Secondly, the government’s tactic deepens the divide between citizens and the state. Trust, once lost, is hard to regain. When people see courts rubber-stamping baseless charges, when they see police attacking rather than protecting, and when they watch elected leaders justify oppression in the name of order, they lose faith—not just in the current regime, but in the very idea of government. A population that believes it cannot be heard peacefully will eventually find other ways to speak, and history shows us those methods are rarely quiet or orderly.

It is also essential to consider the psychological and generational cost of these actions. The youth, who have been at the forefront of recent protests, are watching closely. Many of them were born after the days of Moi’s authoritarian regime and have grown up believing in a new, democratic Kenya. They believed in the 2010 Constitution, the promise of devolution, the dream of an open society. To be arrested, brutalized, and labeled terrorists simply for demanding accountability is to have that dream violently stripped away. What remains is a generation disillusioned with the system and alienated from the national project.
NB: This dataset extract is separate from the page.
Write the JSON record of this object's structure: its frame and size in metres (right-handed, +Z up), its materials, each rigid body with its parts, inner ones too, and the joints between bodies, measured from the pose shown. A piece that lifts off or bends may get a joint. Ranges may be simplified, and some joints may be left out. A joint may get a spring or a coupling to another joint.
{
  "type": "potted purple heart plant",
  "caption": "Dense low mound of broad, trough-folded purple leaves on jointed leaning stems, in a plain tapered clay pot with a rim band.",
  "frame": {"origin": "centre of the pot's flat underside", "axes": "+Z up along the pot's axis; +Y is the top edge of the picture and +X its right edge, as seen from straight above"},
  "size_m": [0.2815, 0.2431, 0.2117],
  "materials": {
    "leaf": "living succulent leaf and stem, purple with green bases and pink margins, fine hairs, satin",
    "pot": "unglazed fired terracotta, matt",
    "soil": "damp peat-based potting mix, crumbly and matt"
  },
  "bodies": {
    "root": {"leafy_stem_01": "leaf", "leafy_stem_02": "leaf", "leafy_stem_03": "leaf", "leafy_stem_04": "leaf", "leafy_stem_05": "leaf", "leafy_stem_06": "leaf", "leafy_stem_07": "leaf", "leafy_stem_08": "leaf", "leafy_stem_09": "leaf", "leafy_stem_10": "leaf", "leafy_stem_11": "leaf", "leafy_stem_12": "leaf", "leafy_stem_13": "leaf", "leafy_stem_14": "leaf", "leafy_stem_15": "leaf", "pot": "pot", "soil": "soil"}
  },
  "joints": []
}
Yet, there is reason to hope—and to fight. The backlash against these terrorism charges has been swift and vocal. Human rights organizations, independent journalists, international observers, and ordinary Kenyans have raised their voices. Social media has become a powerful tool to expose and document state excesses. Even in the face of repression, civic energy is growing, not shrinking. This moment, as dark as it is, presents an opportunity to reclaim the soul of the republic.

The Kenyan Constitution, often quoted but rarely respected by those in power, remains a powerful instrument for change. It enshrines the right to protest, the freedom of expression, and the obligation of government to act in the public interest. The courts, when independent and courageous, have the power to strike down unjust charges and protect civil liberties. The media, when free and fearless, can keep the spotlight on state abuses and amplify marginalized voices. Most importantly, the people—when united and organized—can demand and achieve reform.
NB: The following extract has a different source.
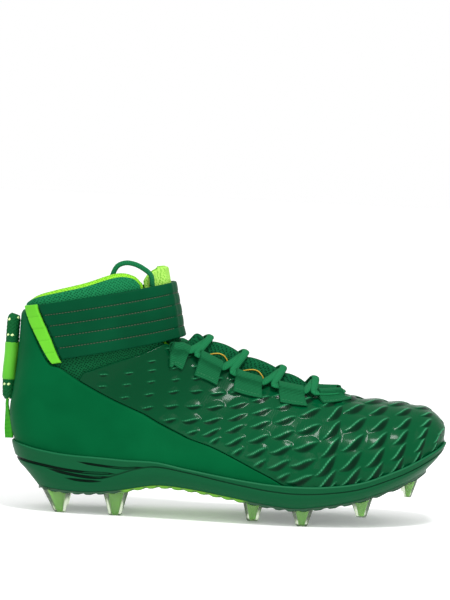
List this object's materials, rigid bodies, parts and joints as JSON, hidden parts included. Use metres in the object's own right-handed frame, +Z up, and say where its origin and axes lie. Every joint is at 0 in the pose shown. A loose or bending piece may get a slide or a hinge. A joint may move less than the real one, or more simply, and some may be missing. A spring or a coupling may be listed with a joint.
{
  "type": "sneaker",
  "caption": "Right mid-top field sneaker with moulded studs, an ankle strap, a laced tongue and a rope pull at the heel.",
  "frame": {"origin": "on the ground under the middle of the whole shoe's bounding box", "axes": "+X from the heel towards the toe, +Y towards the medial (inner) side, +Z up"},
  "size_m": [0.307, 0.1086, 0.1735],
  "materials": {
    "sole": "moulded satin plastic",
    "studs": "clear glossy moulding over a bright core",
    "lining": "soft knitted lining",
    "mesh": "fine open knit",
    "skin": "glossy moulded film with raised scales",
    "quarter": "smooth satin film",
    "tongue": "padded knit",
    "strap": "coated synthetic with stitched channels",
    "tape": "bright satin tape",
    "lace": "woven cord and webbing",
    "rope": "braided cord"
  },
  "bodies": {
    "root": {"sole_tray": "sole", "stud_plate": "studs", "insole": "lining", "upper": "mesh", "forefoot_skin": "skin", "quarter_panel": "quarter", "tongue": "tongue", "ankle_strap": "strap", "strap_tape": "tape", "keeper_lateral_1": "lace", "keeper_medial_1": "lace", "keeper_lateral_2": "lace", "keeper_medial_2": "lace", "keeper_lateral_3": "lace", "keeper_medial_3": "lace", "keeper_lateral_4": "lace", "keeper_medial_4": "lace", "keeper_lateral_5": "lace", "keeper_medial_5": "lace", "lace_crossing_1": "lace", "lace_crossing_2": "lace", "lace_crossing_3": "lace", "lace_crossing_4": "lace", "lace_loop": "lace", "heel_rope": "rope", "rope_sleeve": "tape", "heel_ribbon": "tape"}
  },
  "joints": []
}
What Kenya needs now is not more laws, but more leaders who respect them. Individuals like former Chief Justice David Maraga and Senator Okiya Omtatah have consistently demonstrated a commitment to constitutionalism and human rights. Maraga's legacy as a jurist who stood up to the executive, even annulling a presidential election, is etched in history. Omtatah, known for his relentless legal activism, has spent years using the very system the state now seeks to weaponize to protect the people from that same system’s abuse. Their example stands in stark contrast to those who bend the law to serve power.

In a functioning democracy, disagreement is not a crime—it is a sign of life. Protests are not threats—they are expressions of a healthy, engaged citizenry. The role of government is not to silence its critics but to listen to them, to learn from them, and to serve them. To use anti-terror laws against protesters is to confess a failure of leadership. It is to admit that one cannot persuade, only punish. That one cannot lead, only rule.
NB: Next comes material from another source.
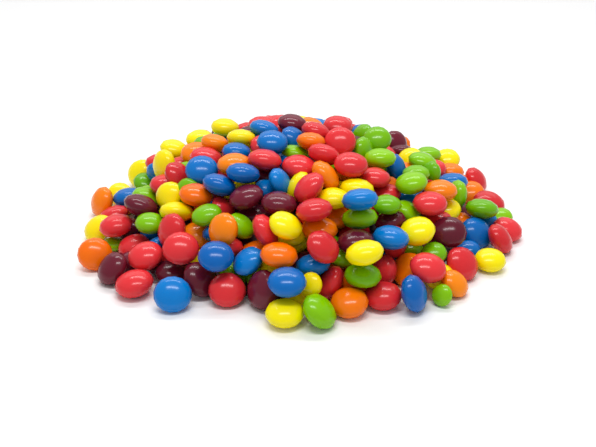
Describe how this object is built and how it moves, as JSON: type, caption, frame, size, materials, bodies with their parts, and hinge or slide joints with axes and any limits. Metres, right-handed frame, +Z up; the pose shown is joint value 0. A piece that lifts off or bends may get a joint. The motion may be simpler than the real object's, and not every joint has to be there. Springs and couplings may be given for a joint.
{
  "type": "heap of candy coated chocolates",
  "caption": "Low round heap of glossy candy coated chocolates in mixed colours, piled loosely, with an uneven edge and a flat underside to rest on.",
  "frame": {"origin": "on the flat underside, under the middle of the heap's width and depth", "axes": "+Z up, the side that the picture shows faces -Y, +X to the right of it"},
  "size_m": [0.1796, 0.1839, 0.0426],
  "materials": {
    "red_shell": "glossy polished sugar shell, red",
    "yellow_shell": "glossy polished sugar shell, yellow",
    "orange_shell": "glossy polished sugar shell, orange",
    "green_shell": "glossy polished sugar shell, green",
    "blue_shell": "glossy polished sugar shell, blue",
    "purple_shell": "glossy polished sugar shell, dark purple"
  },
  "bodies": {
    "root": {"candy_heap": "red_shell"}
  },
  "joints": []
}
Kenya must do better. For the sake of its future, for the integrity of its institutions, and for the dignity of its people, the government must stop criminalizing dissent. The terrorism charges must be dropped. The real terrorists—the ones who kill indiscriminately in the name of ideology—must be pursued with the full force of the law. But young Kenyans demanding a better future are not terrorists. They are patriots.

In conclusion, when the government begins to equate protest with terror, it is not protecting the nation—it is protecting itself from accountability. And in doing so, it becomes the very threat it claims to fight. Let us not forget: the real danger is not in the streets. It is in the halls of power where the law is bent, rights are trampled, and truth is silenced. If we are to preserve Kenya’s democratic soul, we must reject the weaponization of justice and insist that, even in dissent, the people are sovereign.